“Shared Custody” and “Split Custody”
Split Custody (Separation of Siblings): Divorcing parents with more than one child sometimes hit upon the idea that the kids should be divided between the parents. Typically they settle on a "boys-go-with-Dad-and-girls-go-with-Mom" arrangement, but that is not always the case.1 Courts generally frown on such arrangements but will often tolerate them where the parents agree and there seems to be some basis for separating the siblings. Regardless of how siblings may be separated, a determination of "custody;" that is, decision-making power-for each child must be made.2
Shared Custody: The term "shared custody" refers to a parenting schedule rather than decision-making power. Shared custody may work in some joint custody situations. Shared custody creates a situation where the child spends equal (or close to equal) blocks of time alternating back-and-forth between the parents. Such an arrangement can often work well in a one-week-here-then-one-week-there scenario. Even two-week cycles can serve the needs of parents and children and can facilitate good, solid, stable family relationships.
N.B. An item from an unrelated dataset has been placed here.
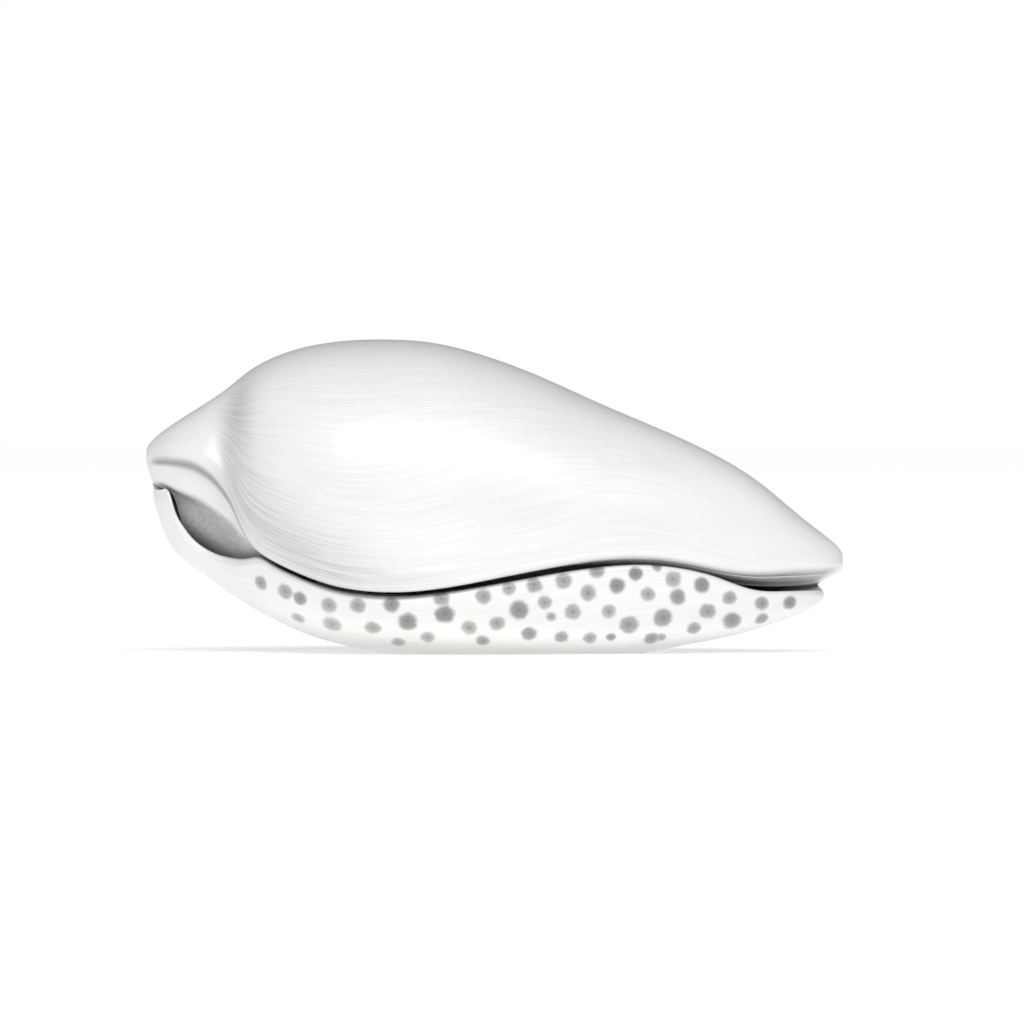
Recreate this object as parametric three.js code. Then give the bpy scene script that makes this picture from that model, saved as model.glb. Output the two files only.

Our experience, however, is that beyond two-week cycles things seem to begin to deteriorate. It seems that with longer durations, children begin to acclimate to arrangements, rules, habits, schedules, etc. at one household and then must reorganize their lives with every transition. We've seen couples try a one-month-with-Mom-and-then-one-month-with-Dad arrangement and even six-months-and-six-months. Those situations almost always lead to disaster. If you're contemplating such an arrangement, be careful and work closely with a knowledgeable attorney and the advice of a good mental health care professional.